Scripts: - (when a colleague mentions a parent living with them) "That's wonderful that your mother's with you and close to the grandchildren — how does that work day to day?" - (when your own arrangement surprises them) "It's done a bit differently where I'm from — but I'd really like to hear how families handle it here." - (to a colleague balancing elder care) "Family comes first. Tell me what you need to be there for your parents, and we'll build the work around it."
Discussion questions
- Both David and Min-jun love their mothers and both feel they're "taking care" of them. In what sense is that exactly where the misunderstanding lives?
- The case argues David's system, not Min-jun's, is the historically unusual one. Does that change how you read your own assumptions about elder care? Why or why not?

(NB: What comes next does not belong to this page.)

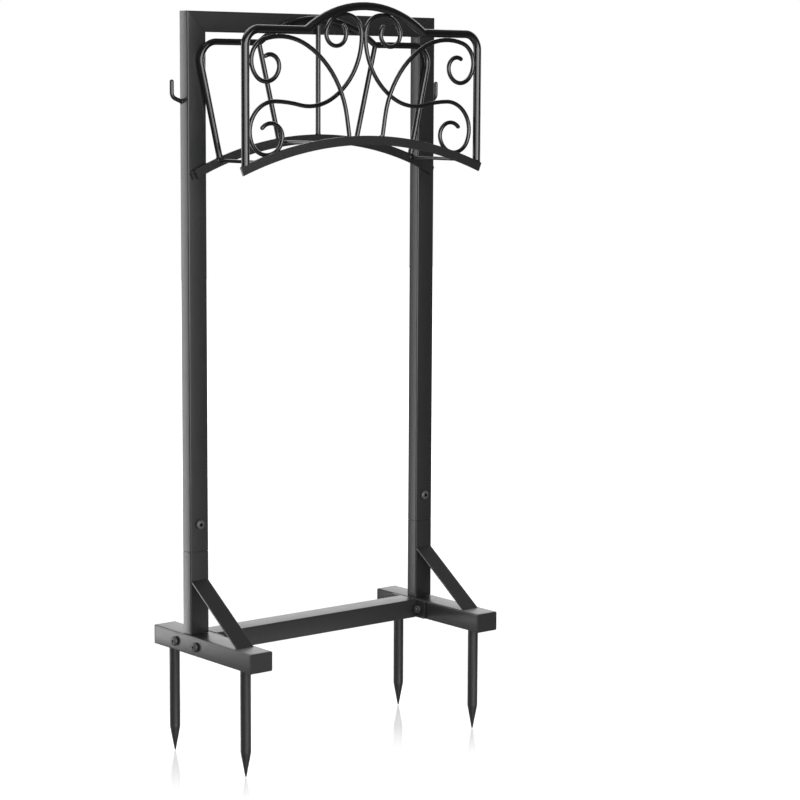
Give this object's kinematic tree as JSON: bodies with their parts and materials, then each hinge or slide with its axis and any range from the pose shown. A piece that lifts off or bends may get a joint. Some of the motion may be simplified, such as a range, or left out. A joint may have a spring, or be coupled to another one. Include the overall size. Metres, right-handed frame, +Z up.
{
  "type": "hose stand",
  "caption": "Free-standing garden hose stand with a scroll-work hanger on a two-post frame, braced feet and ground spikes.",
  "frame": {"origin": "ground level midway between the feet, on the underside of the crossbar in the plane of the posts", "axes": "+Z up, +X to the right seen from the front, hanger reaching towards -Y"},
  "size_m": [0.4666, 0.2315, 1.0402],
  "materials": {
    "tube_coat": "satin black powder coat",
    "bar_coat": "glossy black coat",
    "fastener": "black-finished steel"
  },
  "bodies": {
    "root": {"arch_scroll_left": "bar_coat", "arch_scroll_right": "bar_coat", "back_bar_centre": "bar_coat", "back_bar_left": "bar_coat", "back_bar_right": "bar_coat", "back_hoop": "bar_coat", "brace_left": "tube_coat", "brace_right": "tube_coat", "crossbar": "tube_coat", "crossbar_bolt_front_left": "fastener", "crossbar_bolt_front_right": "fastener", "crossbar_bolt_rear_left": "fastener", "crossbar_bolt_rear_right": "fastener", "crossbar_flange_left": "tube_coat", "crossbar_flange_right": "tube_coat", "crossbar_nut_front_left": "fastener", "crossbar_nut_front_right": "fastener", "crossbar_nut_rear_left": "fastener", "crossbar_nut_rear_right": "fastener", "foot_end_plate_front_left": "tube_coat", "foot_end_plate_front_right": "tube_coat", "foot_end_plate_rear_left": "tube_coat", "foot_end_plate_rear_right": "tube_coat", "foot_left": "tube_coat", "foot_right": "tube_coat", "front_hoop": "bar_coat", "ground_spike_front_left": "tube_coat", "ground_spike_front_right": "tube_coat", "ground_spike_rear_left": "tube_coat", "ground_spike_rear_right": "tube_coat", "hanger_spacer_left": "tube_coat", "hanger_spacer_right": "tube_coat", "joint_bolt_left": "fastener", "joint_bolt_right": "fastener", "joint_nut_left": "fastener", "joint_nut_right": "fastener", "joint_sleeve_left": "tube_coat", "joint_sleeve_right": "tube_coat", "lower_post_left": "tube_coat", "lower_post_right": "tube_coat", "s_scroll_left": "bar_coat", "s_scroll_right": "bar_coat", "saddle_front_strip": "tube_coat", "saddle_rear_strip": "tube_coat", "saddle_rung_inner_left": "bar_coat", "saddle_rung_inner_right": "bar_coat", "saddle_rung_outer_left": "bar_coat", "saddle_rung_outer_right": "bar_coat", "tool_hook_left": "bar_coat", "tool_hook_right": "bar_coat", "top_rail": "tube_coat", "upper_post_left": "tube_coat", "upper_post_right": "tube_coat"}
  },
  "joints": []
}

- Where is the line between admiring the Eastern family model and romanticizing it? What would Min-jun's arrangement cost him that's easy for an outsider to overlook?
- David felt briefly defensive. What's the more useful response when your own cultural "obvious good" is met with surprise — and why is defensiveness the weaker move?
- Think of one practice in your own family you've never questioned (how you handle holidays, money, aging, distance). How might it look to someone from a family-as-unit culture?
Portfolio link. Add to your Portfolio, under "The Family System," a two-column note titled "Two definitions of caring for a parent." On one side, write your own culture's default and what it buys and costs; on the other, your chosen culture's default and what it buys and costs. The skill this trains is the heart of cultural intelligence: seeing two coherent systems side by side, without one of them automatically being you and therefore right.